I have a query that is slow on PostgreSQL 9 + PostGIS (running on a Linux computer), despite my efforts to improve its speed.
I basically have a table that contains Polygons called polygones_zones. Actually these polygons come from MultiPolygons that represent land areas broken down into mere polygons in a previous step using the PostGIS function ST_Dump() - the reason for doing this was to improve the speed of the query. This table has about 330,000 rows.
On the other hand, I have a table with Points called sites. This table has about 290,000 rows but when running the query, I currently use only a ~4000 sample of them before using the spatial joint.
I want to know in which areas (the original MultiPolygons) the Points are contained (Postgis function ST_Contains() ).
Everything has a 2D geometry : the Polygons were created using ST_Force2D and on the table with the points, there is a constraint "CHECK (ST_NDims(geom) = 2)". All geometries have been controlled as valid.
I have a GIST index on the geometry columns of both tables and have run a VACUUM ANALYZE and a TABLE REINDEX on both of them just before running the query.
The table definitions :
CREATE TABLE polygones_zones ( pkid serial PRIMARY KEY, category varchar(50) NOT NULL, value varchar (255), origine varchar(255) NOT NULL, origine_id integer, geom geometry(Polygon, 2154) CONSTRAINT enforce_dims_geom CHECK (ST_NDims(geom) = 2) ); CREATE INDEX polygones_zones_geometry ON polygones_zones USING GIST(geom); CREATE INDEX ON polygones_zones (origine, origine_id) ; CREATE TABLE sites ( pkid serial PRIMARY KEY, origine varchar(20) NOT NULL, origine_id varchar(20) NOT NULL, status varchar(255) NOT NULL, geom geometry(Point, 2154), CONSTRAINT enforce_dims_geom CHECK (ST_NDims(geom) = 2) ); CREATE UNIQUE INDEX ON sites (origine, origine_id ) ; CREATE INDEX ON sites (status); CREATE INDEX sites_geometry ON sites USING GIST ( geom ); And now the query :
SELECT sites.pkid, zones.origine , zones.origine_id , FALSE, zones.category, zones.value FROM ( SELECT pkid, geom FROM sites WHERE status = 'selected' ) AS sites JOIN ( SELECT DISTINCT ON (origine_id , origine) category, value, geom, origine_id , origine FROM polygones_zones ) AS zones ON ST_Contains(zones.geom , sites.geom) ; The reason for the "DISTINCT ON (origine_id, origine)" is that when the MultiPolygons have been broken down into Polygons, the identifiers of the original MultiPolygons have been recorder in these two fields. Hence, if a multipolygon has been broken into two overlapping polygons that both contain on of the points in the table sites , without the DISTINCT, the JOIN would return two rows instead of one. Using the DISTINCT ON ensures that for a single original MultiPolygon, the JOIN will only return one row.

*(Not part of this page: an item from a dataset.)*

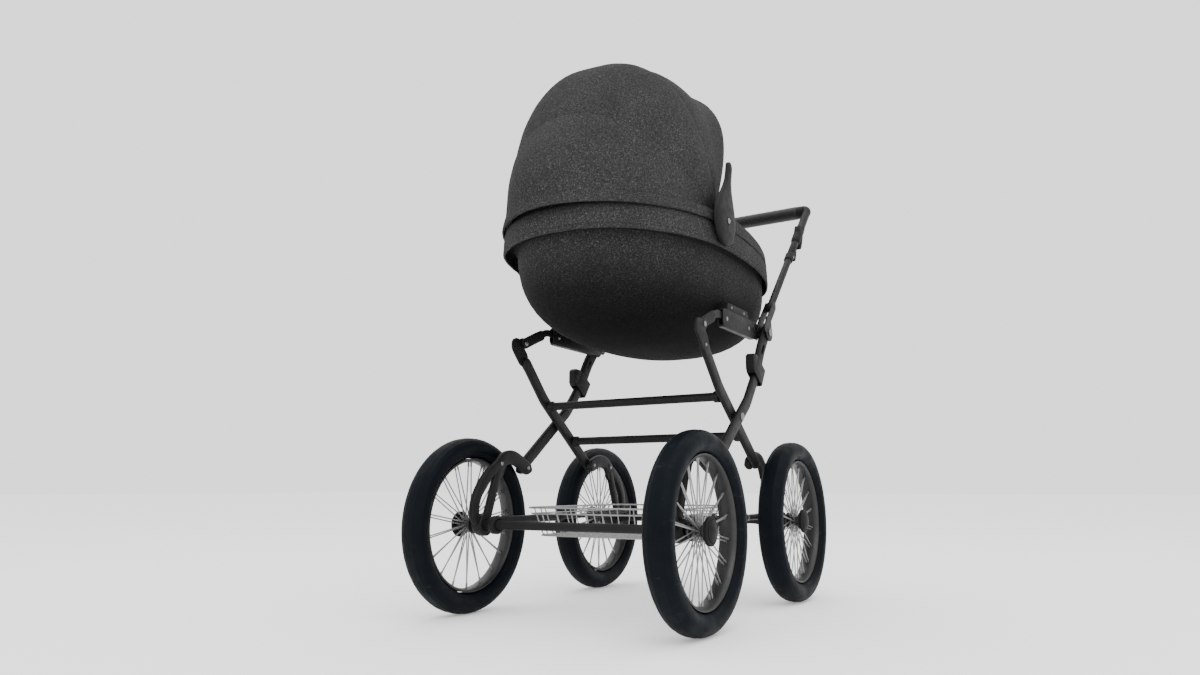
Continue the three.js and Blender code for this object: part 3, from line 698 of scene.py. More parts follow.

Running this query on the sample of Points that is about 1/100 of my data takes about 30 mn. That would mean the query on the whole data set should take about 50 hours ! What can I do to improve its speed ?
Edit : after John Powell's pertinent comment, here is the result of EXPLAIN :
"Nested Loop (cost=525286.40..547598.60 rows=24 width=40)" " Join Filter: ((polygones_zones.geom ~ sites.geom) AND _st_contains(polygones_zones.geom, sites.geom))" " -> Index Scan using sites_statut_idx on sites (cost=0.42..4.44 rows=1 width=36)" " Index Cond: ((statut)::text = 'selected'::text)" " -> Unique (cost=525285.98..527794.86 rows=72658 width=1599)" " -> Sort (cost=525285.98..526122.27 rows=334517 width=1599)" " Sort Key: polygones_zones.origine_id, polygones_zones.origine" " -> Seq Scan on polygones_zones (cost=0.00..30379.17 rows=334517 width=1599)"
CREATE INDEX sites_geometry ON sites_candidats USING GIST ( geom );